GIVEN PROBLEM | Only the lines from the start of the data through the one containing "vent disc, its" belong in your answer; return them exactly.
— Start of SOURCE DATA —
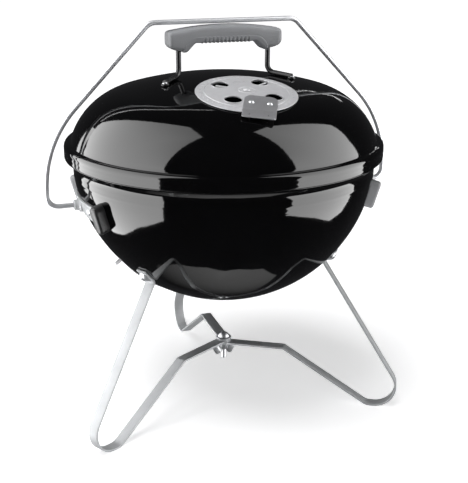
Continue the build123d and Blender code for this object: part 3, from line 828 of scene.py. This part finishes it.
# ---- Vents ------------------------------------------------------------------------------------
@dataclass
class LidDamper:
    """The lid's vent disc, its riveted tab with a folded flap, and the rivets."""

    lid: Lid
    disc: float = 55.0 * MM
    gap: float = 0.4 * MM
    thick: float = 1.0 * MM
    tab_half: float = 17.5 * MM
    tab_inner: float = 20.0 * MM
    tab_fold: float = 54.0 * MM
    tab_end: float = 68.0 * MM
    tab_thick: float = 1.2 * MM
    flap_drop: float = 7.0
    turn: float = -5.0
    skew: float = -18.0
    rivet_x: float = 9.5 * MM
    pips: int = 40
    pip_ring: float = 49.6 * MM
    bar_ring: float = 28.0 * MM
    bar_step: float = 55.0

    def surface(self, radius: float) -> float:
        """Height of the disc's top in its own frame."""
        sphere = self.lid.crown
        return math.sqrt((sphere + self.gap + self.thick) ** 2 - radius ** 2) - sphere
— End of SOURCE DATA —
FINAL ANSWER |
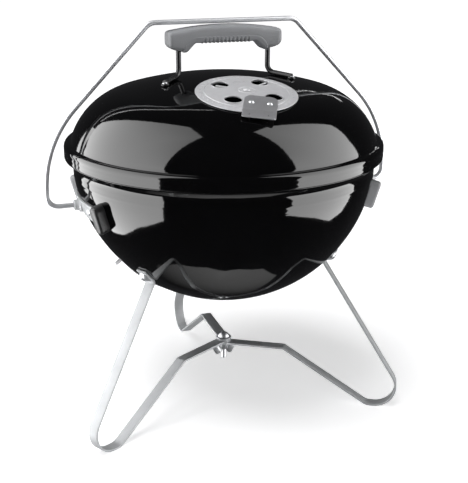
Continue the build123d and Blender code for this object: part 3, from line 828 of scene.py. This part finishes it.
# ---- Vents ------------------------------------------------------------------------------------
@dataclass
class LidDamper:
    """The lid's vent disc, its riveted tab with a folded flap, and the rivets."""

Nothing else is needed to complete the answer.